Should cost be a concern in cancer testing? Female carriers of mutated BRCA genes have a significantly higher risk for developing breast and ovarian cancers than those who do not. Nonetheless, a new study by UCLA faculty questions the value of screening for the genetic mutations in the general population — including those who do not have cancer or have no family history of the disease — because of the high cost.
The UCLA researchers found that compared with universal screening, other diagnostic tools remain more efficient and might be more cost-effective. The study, authored by Dr. Patricia Ganz, director of the division of cancer prevention and control research at UCLA’s Jonsson Comprehensive Cancer Center, and Elisa Long, assistant professor at the UCLA Anderson School of Management, was published online by JAMA Oncology
According to the researchers, the BRCA genetic test that is most widely used today is too expensive to warrant universal screening, given how rare BRCA mutations are. They think the cost would need to drop by 90 percent for testing to be cost-effective for the whole population.
The researchers calculated that for every 10,000 women screened, BRCA screening could avoid four cases of breast cancer and two cases of ovarian cancer more than family history-based testing would and that BRCA screening would only extend patients’ life by an average of two days. They said that for 99.75 percent of women screened, a negative genetic test offers no increase in life expectancy.
The UCLA study adds to work by other researchers that analyzed genetic screening of women of Ashkenazi Jewish descent. In that population one out of every 50 women carries a harmful mutation. A larger percentage of this group could be identified as BRCA mutation carriers, so Long and Ganz found that the approach would yield an estimated 62 breast and 34 ovarian cancers avoided per 10,000 women tested, and gains in life expectancy that were 16 times higher than with universal screening. Of the 233,000 breast cancers diagnosed annually in the United States, only 5 to 10 percent can be linked to mutations in the BRCA genes. Women with breast cancer who carry these mutated genes usually develop the disease at a younger age, often in both breasts, and the cancer is often a more aggressive sub-type such as triple-negative breast cancer.
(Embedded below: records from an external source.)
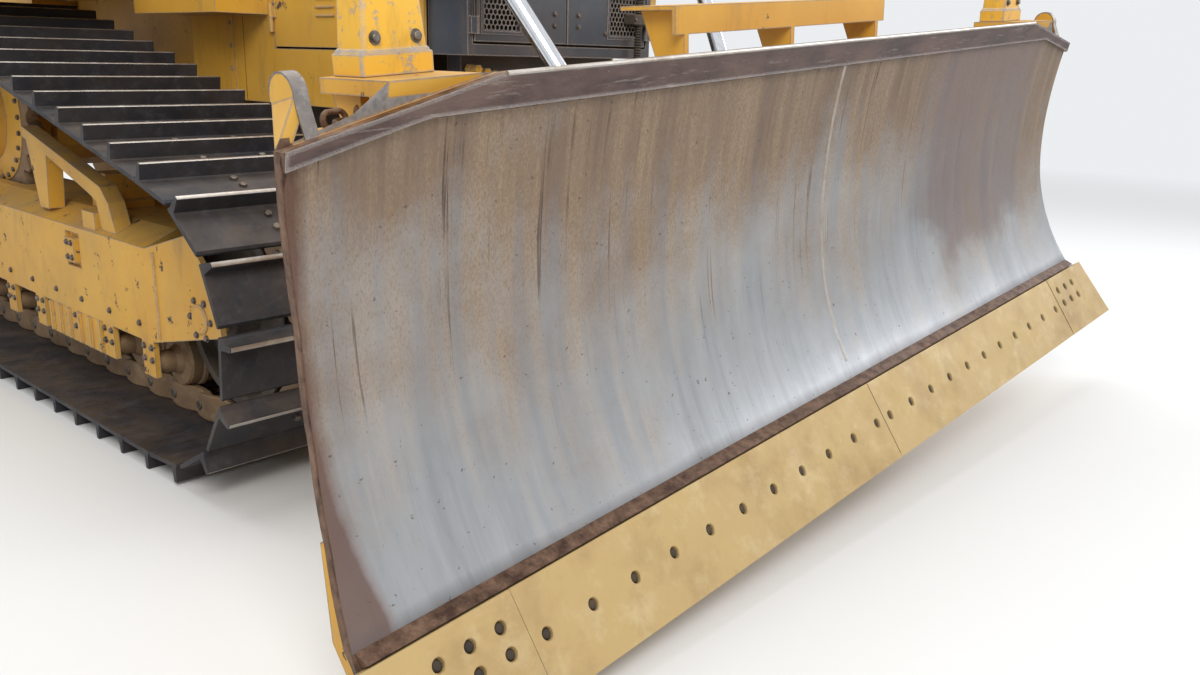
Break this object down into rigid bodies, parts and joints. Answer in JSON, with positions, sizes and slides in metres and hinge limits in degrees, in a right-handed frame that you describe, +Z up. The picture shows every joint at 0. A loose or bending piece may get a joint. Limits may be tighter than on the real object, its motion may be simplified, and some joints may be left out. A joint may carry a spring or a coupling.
{
  "type": "bulldozer",
  "caption": "Crawler bulldozer with wide track shoes, a raised sprocket, an enclosed cab and a broad curved blade that lifts, angles and tilts.",
  "frame": {"origin": "on the floor at the centre of the machine's outline; it stands on its tracks, with the blade's right corner held 35 mm above the floor", "axes": "-Y forward, towards the blade; +X to the machine's left; +Z up"},
  "size_m": [4.1559, 5.9957, 3.18],
  "materials": {
    "yellow_paint": "worn, chipped and dusty",
    "dark_paint": "satin",
    "black_paint": "satin",
    "blade_steel": "scoured, streaked with rust",
    "edge_steel": "dusty, scoured",
    "shoe_steel": "worn dark steel with bright edges",
    "chrome": "polished",
    "glass": "clear",
    "seat_cloth": "woven",
    "plastic": "moulded"
  },
  "bodies": {
    "chassis": {"main_frame": "yellow_paint", "engine_block": "black_paint", "radiator_guard": "dark_paint", "hood": "yellow_paint", "fender_left": "yellow_paint", "fender_right": "yellow_paint", "cab_shell": "black_paint", "cab_roof": "yellow_paint", "cab_glass": "glass", "operator_seat": "seat_cloth", "console": "plastic", "exhaust_stack": "black_paint", "precleaner": "plastic", "lamps": "plastic", "fuel_tank": "yellow_paint", "drawbar": "yellow_paint", "track_left": "shoe_steel", "track_right": "shoe_steel", "track_frame_left": "yellow_paint", "track_frame_right": "yellow_paint", "sprockets": "shoe_steel", "idlers": "shoe_steel", "rollers": "yellow_paint", "equalizer_bar": "yellow_paint", "lift_brackets": "yellow_paint"},
    "c_frame": {"c_frame": "yellow_paint"},
    "blade_yoke": {"blade_yoke": "yellow_paint"},
    "blade": {"moldboard": "blade_steel", "cutting_edges": "edge_steel", "end_bits": "edge_steel", "blade_hub": "yellow_paint", "blade_guard": "yellow_paint", "mast_mounts": "yellow_paint"},
    "tilt_barrel": {"tilt_barrel": "yellow_paint"},
    "tilt_rod": {"tilt_rod": "chrome"},
    "lift_barrel_left": {"lift_barrel_left": "yellow_paint"},
    "lift_rod_left": {"lift_rod_left": "chrome"},
    "angle_barrel_left": {"angle_barrel_left": "yellow_paint"},
    "angle_rod_left": {"angle_rod_left": "chrome"},
    "grille_door_left": {"grille_door_left": "dark_paint"},
    "engine_door_left": {"engine_door_left": "yellow_paint"},
    "cab_door_left": {"cab_door_left": "black_paint"},
    "lift_barrel_right": {"lift_barrel_right": "yellow_paint"},
    "lift_rod_right": {"lift_rod_right": "chrome"},
    "angle_barrel_right": {"angle_barrel_right": "yellow_paint"},
    "angle_rod_right": {"angle_rod_right": "chrome"},
    "grille_door_right": {"grille_door_right": "dark_paint"},
    "engine_door_right": {"engine_door_right": "yellow_paint"},
    "cab_door_right": {"cab_door_right": "black_paint"}
  },
  "joints": [
    {"name": "lift", "type": "hinge", "parent": "chassis", "child": "c_frame", "pos_m": [0, 0.283, 0.5], "axis": [-1, 0, 0], "range_deg": [-8.5, 20]},
    {"name": "angle", "type": "hinge", "parent": "c_frame", "child": "blade_yoke", "pos_m": [0, -2.352, 0.51], "axis": [0, 0, 1], "range_deg": [-25, 25]},
    {"name": "tilt", "type": "hinge", "parent": "blade_yoke", "child": "blade", "pos_m": [0, -2.352, 0.51], "axis": [0, -1, 0], "range_deg": [-11.2, 2.8]},
    {"name": "lift_barrel_left_swing", "type": "hinge", "parent": "chassis", "child": "lift_barrel_left", "pos_m": [0.625, -1.553, 1.885], "axis": [-0.8404, 0.5329, -0.0989], "range_deg": [-10.21, 24.01]},
    {"name": "lift_rod_left_stroke", "type": "slide", "parent": "lift_barrel_left", "child": "lift_rod_left", "axis": [-0.2417, -0.5317, -0.8117], "range_m": [-0.76496, 0.32511]},
    {"name": "lift_barrel_right_swing", "type": "hinge", "parent": "chassis", "child": "lift_barrel_right", "pos_m": [-0.625, -1.553, 1.885], "axis": [-0.8404, -0.5329, 0.0989], "range_deg": [-10.21, 24.01]},
    {"name": "lift_rod_right_stroke", "type": "slide", "parent": "lift_barrel_right", "child": "lift_rod_right", "axis": [0.2417, -0.5317, -0.8117], "range_m": [-0.76496, 0.32511]},
    {"name": "angle_barrel_left_swing", "type": "hinge", "parent": "c_frame", "child": "angle_barrel_left", "pos_m": [0.64, -1.247, 0.51], "axis": [0, 0, 1], "range_deg": [-1.88, 1.88]},
    {"name": "angle_rod_left_stroke", "type": "slide", "parent": "angle_barrel_left", "child": "angle_rod_left", "axis": [-0.0753, -0.9972, 0], "range_m": [-0.23303, 0.23303]},
    {"name": "angle_barrel_right_swing", "type": "hinge", "parent": "c_frame", "child": "angle_barrel_right", "pos_m": [-0.64, -1.247, 0.51], "axis": [0, 0, 1], "range_deg": [-1.88, 1.88]},
    {"name": "angle_rod_right_stroke", "type": "slide", "parent": "angle_barrel_right", "child": "angle_rod_right", "axis": [0.0753, -0.9972, 0], "range_m": [-0.23303, 0.23303]},
    {"name": "tilt_barrel_swing", "type": "hinge", "parent": "blade_yoke", "child": "tilt_barrel", "pos_m": [0.06, -2.5493, 0.905], "axis": [0, -1, 0], "range_deg": [-11.05, 2.76]},
    {"name": "tilt_rod_stroke", "type": "slide", "parent": "tilt_barrel", "child": "tilt_rod", "axis": [-0.9994, 0, 0.0357], "range_m": [-0.07815, 0.01954]},
    {"name": "grille_door_left_hinge", "type": "hinge", "parent": "chassis", "child": "grille_door_left", "pos_m": [0.466, -1.462, 1.72], "axis": [0, 0, 1], "range_deg": [0, 65]},
    {"name": "engine_door_left_hinge", "type": "hinge", "parent": "chassis", "child": "engine_door_left", "pos_m": [0.537, -0.202, 1.7], "axis": [0, 0, 1], "range_deg": [0, 90]},
    {"name": "cab_door_left_hinge", "type": "hinge", "parent": "chassis", "child": "cab_door_left", "pos_m": [0.814, 1.694, 2.3], "axis": [0, 0, 1], "range_deg": [0, 100]},
    {"name": "grille_door_right_hinge", "type": "hinge", "parent": "chassis", "child": "grille_door_right", "pos_m": [-0.466, -1.462, 1.72], "axis": [0, 0, -1], "range_deg": [0, 65]},
    {"name": "engine_door_right_hinge", "type": "hinge", "parent": "chassis", "child": "engine_door_right", "pos_m": [-0.537, -0.202, 1.7], "axis": [0, 0, -1], "range_deg": [0, 90]},
    {"name": "cab_door_right_hinge", "type": "hinge", "parent": "chassis", "child": "cab_door_right", "pos_m": [-0.814, 1.694, 2.3], "axis": [0, 0, -1], "range_deg": [0, 100]}
  ],
  "couplings": [
    {"joint": "lift_barrel_left_swing", "follows": "lift", "ratio": 1.1982},
    {"joint": "lift_rod_left_stroke", "follows": "lift", "m_per_rad": -2.1871},
    {"joint": "lift_barrel_right_swing", "follows": "lift", "ratio": 1.1982},
    {"joint": "lift_rod_right_stroke", "follows": "lift", "m_per_rad": -2.1871},
    {"joint": "angle_barrel_left_swing", "follows": "angle", "ratio": -0.075},
    {"joint": "angle_rod_left_stroke", "follows": "angle", "m_per_rad": -0.533},
    {"joint": "angle_barrel_right_swing", "follows": "angle", "ratio": -0.075},
    {"joint": "angle_rod_right_stroke", "follows": "angle", "m_per_rad": 0.533},
    {"joint": "tilt_barrel_swing", "follows": "tilt", "ratio": 0.985},
    {"joint": "tilt_rod_stroke", "follows": "tilt", "m_per_rad": 0.399}
  ]
}
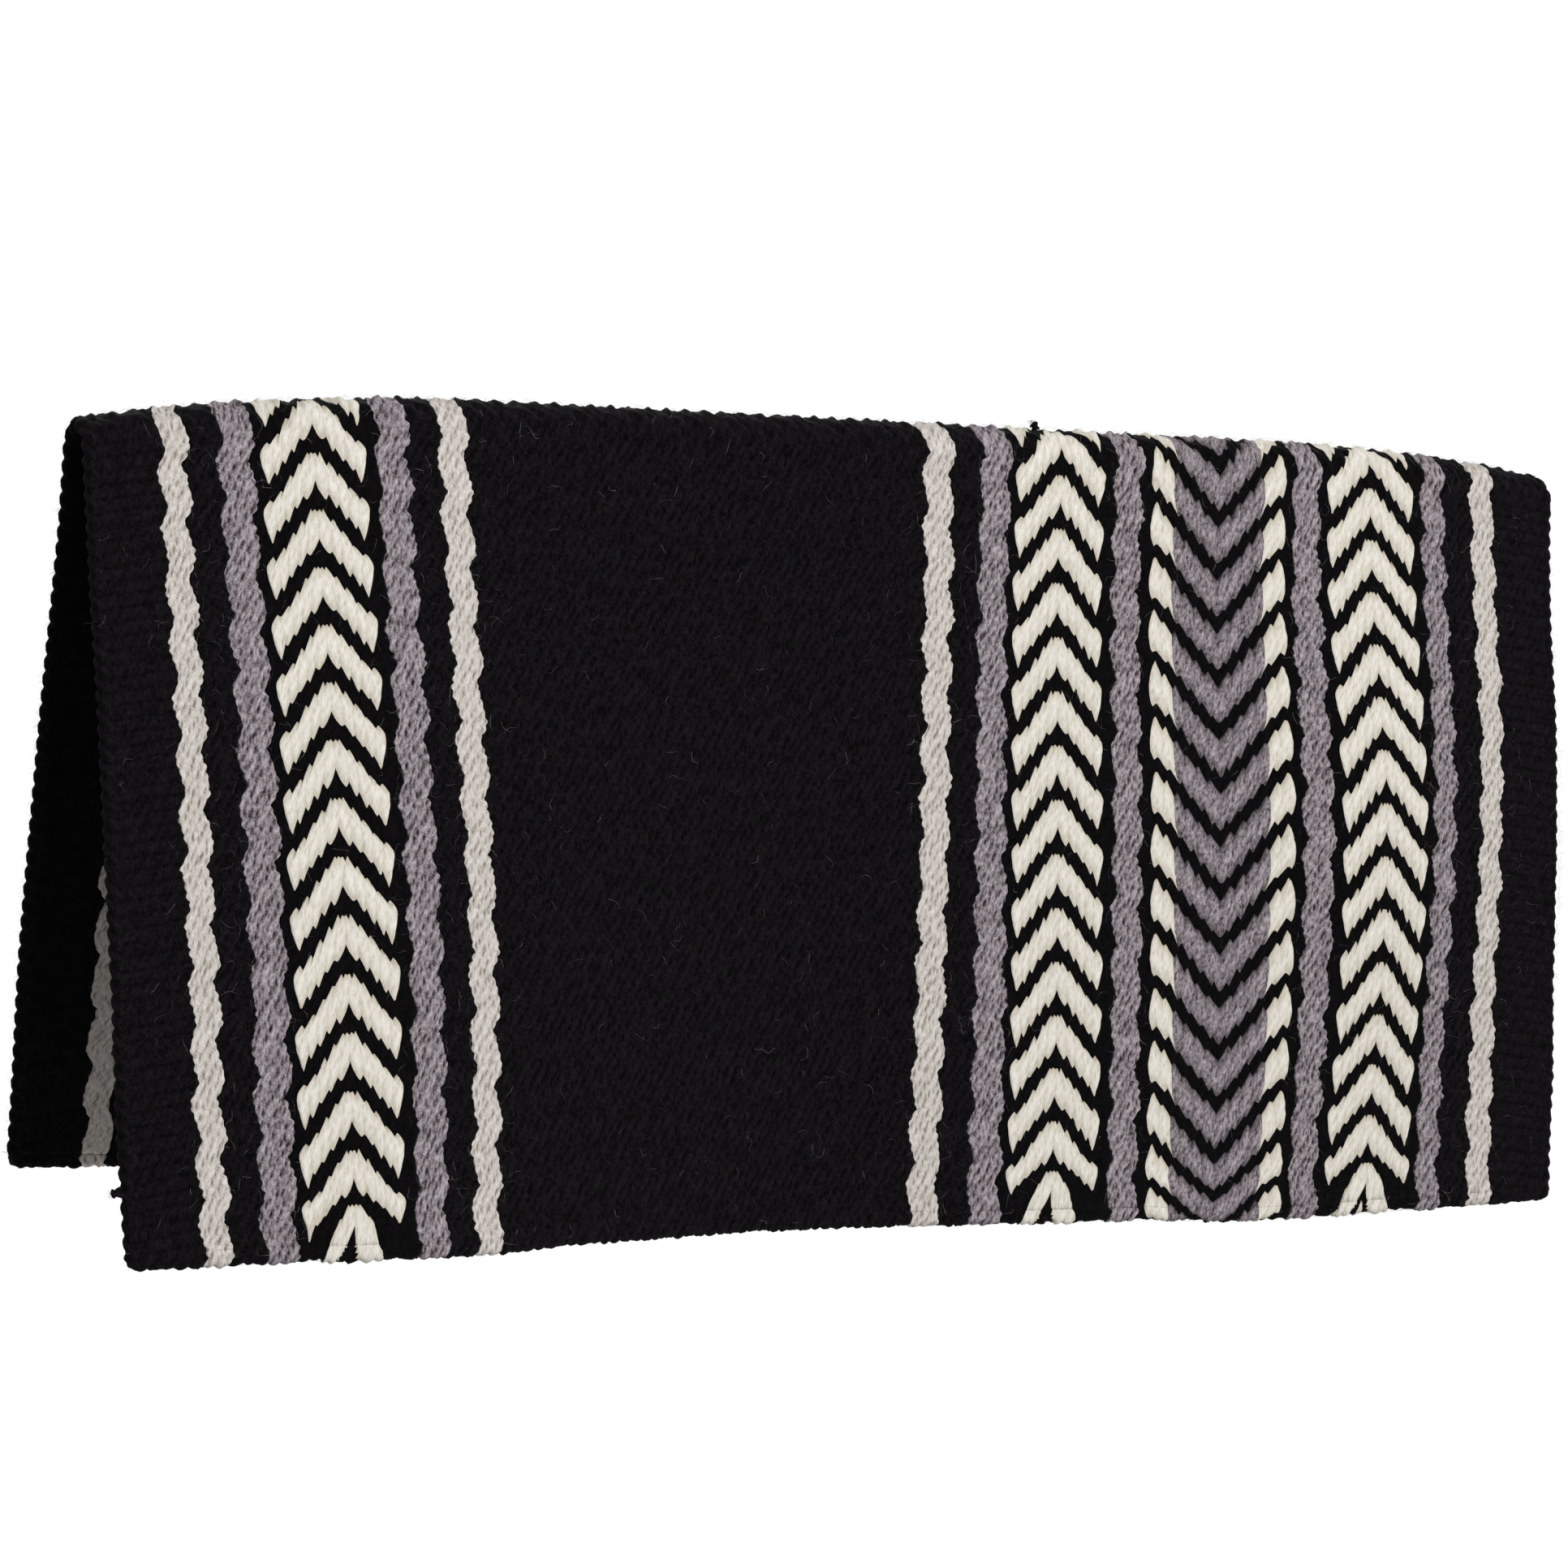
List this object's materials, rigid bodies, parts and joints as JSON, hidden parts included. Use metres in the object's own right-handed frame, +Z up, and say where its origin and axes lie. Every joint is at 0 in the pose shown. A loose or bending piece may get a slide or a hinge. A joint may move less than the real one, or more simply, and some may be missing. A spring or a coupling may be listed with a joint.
{
  "type": "saddle blanket",
  "caption": "Thick woven wool saddle blanket with chevron and diamond stripes, hung folded once over a rail; each half hinges up at the fold.",
  "frame": {"origin": "top of the rack rail, under the middle of the fold", "axes": "+X along the fold, towards the right end as seen from the front half; +Z up; -Y out of the front half"},
  "size_m": [0.9144, 0.1664, 0.4469],
  "materials": {
    "black_wool": "matte",
    "light_grey_wool": "matte",
    "purple_grey_wool": "matte",
    "cream_wool": "matte"
  },
  "bodies": {
    "ridge": {"ridge_warp": "black_wool"},
    "front_half": {"front_left_end": "black_wool", "front_grey_stripe_1": "light_grey_wool", "front_black_line_1": "black_wool", "front_purple_stripe_1": "purple_grey_wool", "front_chevron_band_1": "cream_wool", "front_purple_stripe_2": "purple_grey_wool", "front_black_line_2": "black_wool", "front_grey_stripe_2": "light_grey_wool", "front_black_field": "black_wool", "front_grey_stripe_3": "light_grey_wool", "front_black_line_3": "black_wool", "front_purple_stripe_3": "purple_grey_wool", "front_chevron_band_2": "cream_wool", "front_purple_stripe_4": "purple_grey_wool", "front_diamond_band": "cream_wool", "front_purple_stripe_5": "purple_grey_wool", "front_chevron_band_3": "cream_wool", "front_purple_stripe_6": "purple_grey_wool", "front_black_line_4": "black_wool", "front_grey_stripe_4": "light_grey_wool", "front_right_end": "black_wool", "front_hem_cord": "black_wool", "front_left_end_cord": "black_wool", "front_right_end_cord": "black_wool"},
    "rear_half": {"rear_left_end": "black_wool", "rear_grey_stripe_1": "light_grey_wool", "rear_black_line_1": "black_wool", "rear_purple_stripe_1": "purple_grey_wool", "rear_chevron_band_1": "cream_wool", "rear_purple_stripe_2": "purple_grey_wool", "rear_black_line_2": "black_wool", "rear_grey_stripe_2": "light_grey_wool", "rear_black_field": "black_wool", "rear_grey_stripe_3": "light_grey_wool", "rear_black_line_3": "black_wool", "rear_purple_stripe_3": "purple_grey_wool", "rear_chevron_band_2": "cream_wool", "rear_purple_stripe_4": "purple_grey_wool", "rear_diamond_band": "cream_wool", "rear_purple_stripe_5": "purple_grey_wool", "rear_chevron_band_3": "cream_wool", "rear_purple_stripe_6": "purple_grey_wool", "rear_black_line_4": "black_wool", "rear_grey_stripe_4": "light_grey_wool", "rear_right_end": "black_wool", "rear_hem_cord": "black_wool", "rear_left_end_cord": "black_wool", "rear_right_end_cord": "black_wool"}
  },
  "joints": [
    {"name": "front_lift", "type": "hinge", "parent": "ridge", "child": "front_half", "pos_m": [0, 0, 0.007], "axis": [-1, 0, 0], "range_deg": [0, 85]},
    {"name": "rear_lift", "type": "hinge", "parent": "ridge", "child": "rear_half", "pos_m": [0, 0, 0.007], "axis": [1, 0, 0], "range_deg": [0, 75]}
  ]
}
As Ganz and Long explained, harmful BRCA gene mutations are more likely to be found in families affected by breast and ovarian cancers. Carriers can pass the mutated genes to both daughters and sons. Those who carry a BRCA mutation are believed to have a 45 to 80 percent lifetime risk of developing breast cancer. Women carrying the BRCA-1 mutation have up to a 39 percent lifetime risk; women with BRCA-2 have a 10 to 17 percent lifetime risk for ovarian cancer. The U.S. Preventive Services Task Force advises BRCA genetic testing only for women with a known family history of breast, ovarian, tubal or peritoneal cancer.
Long, who had no family history of breast cancer, has a personal connection to the BRCA-1 mutation. She is a carrier, and last year, at just 33 years of age, she was diagnosed with triple-negative breast cancer, the most aggressive form of the disease. She was treated with six rounds of chemotherapy, a bilateral mastectomy and reconstructive breast surgery. The chemotherapy killed the cancer before her first surgery, increasing her five-year survival probability from 60 to 95 percent. She also had her ovaries and fallopian tubes removed, reducing her risk of ovarian cancer to less than 5 percent.
She concluded, “On a personal level, I would have benefited tremendously from universal BRCA testing, because I had no family history of breast cancer, but as a health services researcher I must also consider the relative value of different medical interventions. Many patients wish to know more about their genetic risk factors, and as more firms begin to offer genetic testing, we should expect the price to decrease, eventually making this an affordable policy.”